A while back, I wrote about how the US Environmental Protection Agency has been conducting a slow-motion reassessment of a widely used class of insecticides, even as evidence mounts that it’s harming key ecosystem players from pollinating bees to birds. Since then, another federal entity with an interest in the environment, the US Geological Survey, has released a pretty damning study of the pesticide class, known as neonicitinoids.
For the paper (press release; abstract) published last week in the peer-reviewed journal Environmental Pollution, USGS researchers took 79 water samples in nine rivers and streams over the 2013 growing season in Iowa, a state whose vast acreage of farmland is largely devoted to neonic-treated corn and soybeans. Neonics showed up in all of the sites, and proved to be “both mobile and persistent in the environment.”
Levels varied over the course of the season, spiking after spring planting, the authors report. At their peak, the neonic traces in Iowa streams reached levels well above those considered toxic for aquatic organisms. And the chemicals proved to linger—the researchers found them at reduced levels before planting, “which indicates that they can persist from applications in prior years,” USGS scientist Michelle Hladik, the report’s lead author, said in the press release. And they showed up “more frequently and in higher concentrations” than the insecticides they replaced, the authors note.
Other studies have shown similar results. Neonics have shown up at significant levels in wetlands near treated farm fields in parts of the High Plains and in Canada, as wells as in rivers in ag-heavy areas of Georgia and California.
These findings directly contradict industry talking points. Older insecticides were typically sprayed onto crops in the field, while neonics are applied directly to seeds, and then taken up by the stalks, leaves, pollen, and nectar of the resulting plants. “Due to its precise application directly to the seed, which is then planted below the soil surface, seed treatment reduces potential off-target exposure to plants and animals,” Croplife America, the pesticide industry’s main lobbying outfit, declared in a 2014 report.
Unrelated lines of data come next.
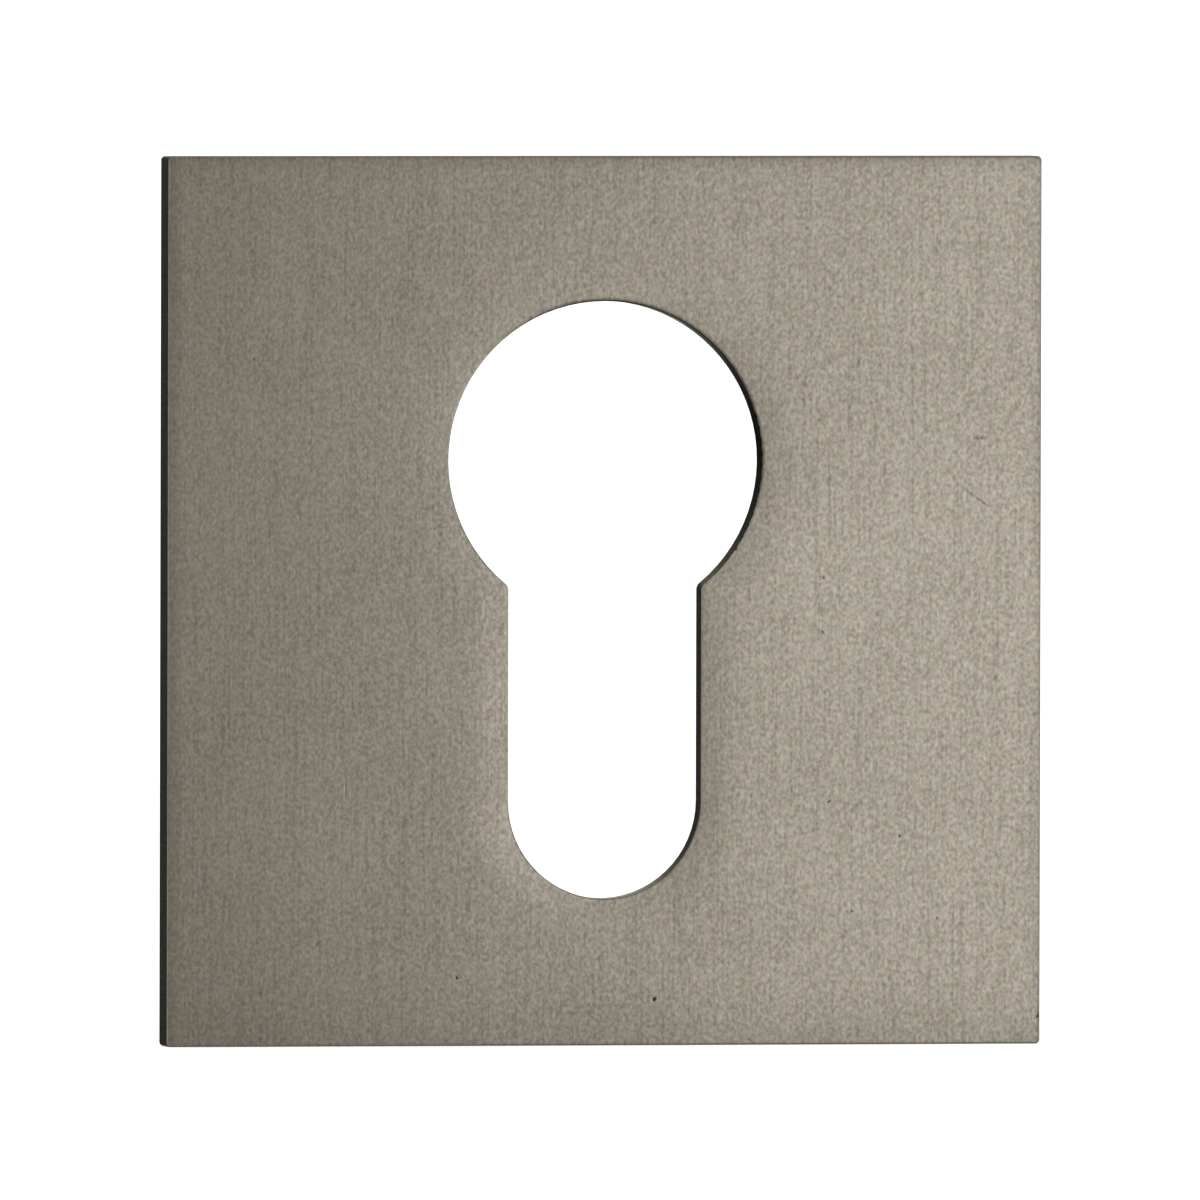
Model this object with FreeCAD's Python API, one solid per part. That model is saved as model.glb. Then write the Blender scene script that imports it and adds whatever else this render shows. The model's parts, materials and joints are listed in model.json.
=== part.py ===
import FreeCAD, Part
import math
import os

# Keyhole escutcheon: one square metal plate with the cut-out for a profile lock cylinder.
# The back is hollowed to a shallow recess inside a rim, so that only the rim meets the door.
# Lengths are in millimetres. Z is up and X points right as seen from the front. The rim's seat
# lies on the plane Y = 0 and the face looks towards -Y. The origin is the middle of the back.

# Plate
PLATE_SIDE = 50.0
CORNER_RADIUS = 0.25
FACE_WALL = 1.5

# Recess and rim at the back
RECESS_DEPTH = 0.8
RIM_WIDTH = 2.0
RECESS_CORNER_RADIUS = 1.5
RECESS_FOOT_RADIUS = 0.2

# Cut-out: a round opening for the cylinder's barrel over a narrower one for its web
BARREL_DIAMETER = 17.9
BARREL_RISE = 7.9
WEB_WIDTH = 11.0
CUT_HEIGHT = 33.6
JUNCTION_RADIUS = 0.5

# Small rounding of every free edge
EDGE_BREAK = 0.1

# Planes across the depth, from the face to the seat
SEAT_Y = 0.0
RECESS_FLOOR_Y = SEAT_Y - RECESS_DEPTH
FACE_Y = RECESS_FLOOR_Y - FACE_WALL


def point(x, z, y):
    """A point of a profile drawn on the upright plane at depth y."""
    return FreeCAD.Vector(x, y, z)


def line(start, end):
    return Part.LineSegment(start, end).toShape()


def arc(start, middle, end):
    return Part.Arc(start, middle, end).toShape()


def rounded_square(side, radius, y):
    """A square centred on the origin, with a quarter circle at each corner."""
    half = side / 2
    inner = half - radius
    reach = inner + radius * math.sqrt(0.5)
    edges = []
    for x, z in ((1, 1), (-1, 1), (-1, -1), (1, -1)):
        upright = point(x * half, z * inner, y)
        level = point(x * inner, z * half, y)
        edges.append(arc(upright, point(x * reach, z * reach, y), level))
    for sign in (1, -1):
        edges.append(line(point(-inner, sign * half, y), point(inner, sign * half, y)))
        edges.append(line(point(sign * half, -inner, y), point(sign * half, inner, y)))
    return Part.Wire(Part.__sortEdges__(edges))


def junction(side, y):
    """The rounded corner where the round opening meets the web's, on one side of the centre line.

    It touches the barrel's circle from outside and the web's straight edge, so its centre is known.
    Returns its three points, from the circle down to the straight edge.
    """
    barrel_radius = BARREL_DIAMETER / 2
    centre_x = WEB_WIDTH / 2 + JUNCTION_RADIUS
    drop = math.sqrt((barrel_radius + JUNCTION_RADIUS) ** 2 - centre_x**2)
    centre_z = BARREL_RISE - drop
    lean = math.atan2(drop, -centre_x)
    middle = (lean + math.pi) / 2
    angles = (lean, middle, math.pi)
    return [
        point(
            side * (centre_x + JUNCTION_RADIUS * math.cos(angle)),
            centre_z + JUNCTION_RADIUS * math.sin(angle),
            y,
        )
        for angle in angles
    ]


def cut_out_profile(y):
    """The cylinder's outline with clearance: a circle over a slot that ends in a half circle."""
    top = BARREL_RISE + BARREL_DIAMETER / 2
    bottom = top - CUT_HEIGHT
    half_web = WEB_WIDTH / 2
    end_z = bottom + half_web
    right, left = junction(1, y), junction(-1, y)
    right_end, left_end = point(half_web, end_z, y), point(-half_web, end_z, y)
    return Part.Wire(
        [
            arc(right[0], point(0, top, y), left[0]),
            arc(*left),
            line(left[2], left_end),
            arc(left_end, point(0, bottom, y), right_end),
            line(right_end, right[2]),
            arc(*reversed(right)),
        ]
    )


def slab(wire, depth):
    """A closed profile carried straight back by depth."""
    return Part.Face(wire).extrude(FreeCAD.Vector(0, depth, 0))


def edges_at(shape, y):
    """The edges that lie wholly on the upright plane at depth y."""
    return [
        edge
        for edge in shape.Edges
        if all(abs(edge.valueAt(t).y - y) < 1e-4 for t in (edge.FirstParameter, edge.LastParameter))
        and abs(edge.CenterOfMass.y - y) < 1e-4
    ]


def hollowed_plate():
    """The square plate with its recess, whose foot is rounded into the rim."""
    plate = slab(rounded_square(PLATE_SIDE, CORNER_RADIUS, FACE_Y), FACE_WALL + RECESS_DEPTH)
    recess_side = PLATE_SIDE - 2 * RIM_WIDTH
    recess = slab(rounded_square(recess_side, RECESS_CORNER_RADIUS, RECESS_FLOOR_Y), RECESS_DEPTH)
    plate = plate.cut(recess)
    return plate.makeFillet(RECESS_FOOT_RADIUS, edges_at(plate, RECESS_FLOOR_Y))


def escutcheon_plate():
    plate = hollowed_plate().cut(slab(cut_out_profile(FACE_Y), FACE_WALL + RECESS_DEPTH))
    cut_edges = [edge for edge in edges_at(plate, RECESS_FLOOR_Y) if in_cut_out(edge)]
    free_edges = edges_at(plate, FACE_Y) + edges_at(plate, SEAT_Y) + cut_edges
    return plate.makeFillet(EDGE_BREAK, free_edges)


def in_cut_out(edge):
    """Whether an edge on the recess floor belongs to the cut-out and not to the recess's outline."""
    box = edge.BoundBox
    reach = max(abs(box.XMin), abs(box.XMax), abs(box.ZMin), abs(box.ZMax))
    return reach < PLATE_SIDE / 2 - RIM_WIDTH - RECESS_CORNER_RADIUS


def main():
    os.makedirs("parts", exist_ok=True)
    plate = escutcheon_plate()
    plate.exportStep("parts/escutcheon_plate.step")
    print("solids", len(plate.Solids), "valid", plate.isValid(), "volume", round(plate.Volume, 1))


main()
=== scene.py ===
import json
import math

import bpy
from mathutils import Matrix, Vector


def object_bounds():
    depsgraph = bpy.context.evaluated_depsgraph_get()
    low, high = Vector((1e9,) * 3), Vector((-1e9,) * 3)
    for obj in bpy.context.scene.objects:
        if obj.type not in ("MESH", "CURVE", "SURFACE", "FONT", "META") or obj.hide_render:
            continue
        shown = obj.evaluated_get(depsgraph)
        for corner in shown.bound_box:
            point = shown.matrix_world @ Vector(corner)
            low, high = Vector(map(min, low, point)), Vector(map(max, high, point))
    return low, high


# A square keyhole escutcheon of satin stainless steel, seen almost square on from the left.
# The plate stands upright with its face towards -Y. Lengths are in metres, and MM is one millimetre.

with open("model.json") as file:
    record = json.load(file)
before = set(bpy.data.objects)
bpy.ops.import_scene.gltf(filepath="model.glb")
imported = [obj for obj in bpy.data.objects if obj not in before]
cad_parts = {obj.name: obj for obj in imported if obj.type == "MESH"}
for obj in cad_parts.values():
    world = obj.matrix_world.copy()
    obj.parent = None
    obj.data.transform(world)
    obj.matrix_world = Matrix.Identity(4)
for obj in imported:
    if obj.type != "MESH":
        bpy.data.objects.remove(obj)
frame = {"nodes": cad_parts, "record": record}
cad_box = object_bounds()

MM = 0.001

# The plate's own sizes, on which its edges and marks depend
PLATE_HALF = cad_box[1].x
FACE_Y = cad_box[0].y
BARREL = next(mount for mount in frame["record"]["mounts"] if mount["name"] == "barrel_opening")
BARREL_Z = BARREL["pos_m"][2]
BARREL_RADIUS = BARREL["dims"]["r_mm"] * MM
CUT_OUT_HEIGHT = 33.6 * MM
SLOT_RADIUS = 5.5 * MM
SLOT_END_Z = BARREL_Z + BARREL_RADIUS - CUT_OUT_HEIGHT + SLOT_RADIUS

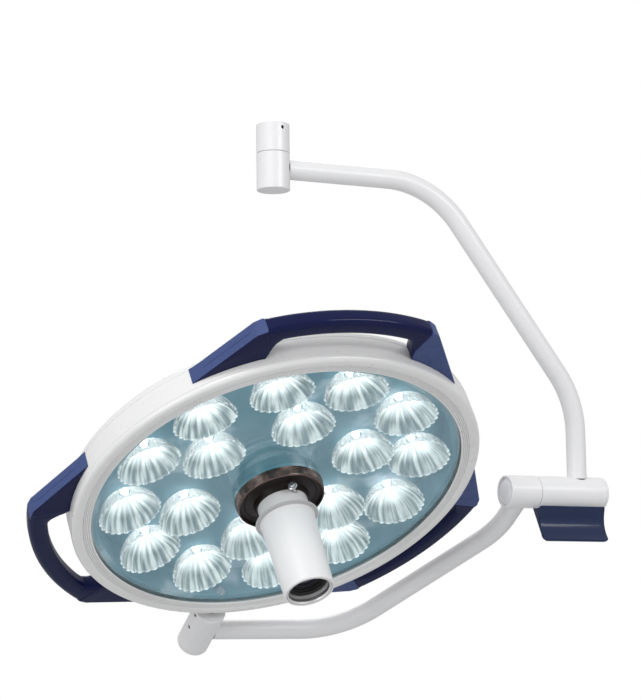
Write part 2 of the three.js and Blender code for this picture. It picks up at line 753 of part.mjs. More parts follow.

Yet the USGS researchers report that older pesticides that once rained down on the corn/soy belt, like chlorpyrifos and carbofuran, turned up at “substantially” lower rates in water—typically, in less than 20 percent of samples, compared to the 100 percent of samples found in the current neonic study. Apparently, pesticides that are taken up by plants through seed treatments don’t stay in the plants; and neonics, the USGS authors say, are highly water soluble and break down in water more slowly than the pesticides they’ve replaced.
In another document, Croplife claims that neonicotinoids “have been used in the United States for many years without significant effects on populations of honey bees.” But the paper shows that neonic use didn’t start in the heart of corn/soy belt until 2004, and then quickly ramped up. The below graphic, lifted from the paper, shows usage data on the three major neonic chemicals, with the chart on the bottom right depicting total use. According to the USDA, colony collapse disorder started in 2006. Correlation doesn’t prove causation, but the industry’s “many years without significant effects” claim doesn’t hold up to scrutiny.
In leaching from farm fields, neonics follow a pattern established by spray-applied herbicides like atrazine, the authors note, which undergo a similar “spring flush” into waterways. That means that each spring in Iowa, critters like frogs and fish find themselves immersed in a cocktail of damaging chemicals.
Meanwhile, the use of seed treatments is surging—it tripled over the past decade. And not just neonics. Fungicides—chemicals that kill fungal pests—are also being applied to seeds at record rates. According to Croplife, “today’s seed treatment market offers pre-mixture products containing combinations of three, four or more fungicides.” It also boasts: “The global fungicide seed treatment market is growing at a compound annual growth rate of 9.2 percent and is expected to reach $1.4 billion by 2018.”
And these chemicals, too, are emerging as a threat to honeybees. They also may be fouling up water. In 2012, the USGS released a research review on fungicides and their effect on waterways. The report noted plenty of “data gaps”—i.e. a dearth of research—but also evidence of “significant sublethal effects of fungicides on fish, aquatic invertebrates, and ecosystems, including zooplankton and fish reproduction, fish immune function, zooplankton community composition, metabolic enzymes, and ecosystem processes, such as leaf decomposition in streams, among other biological effects.”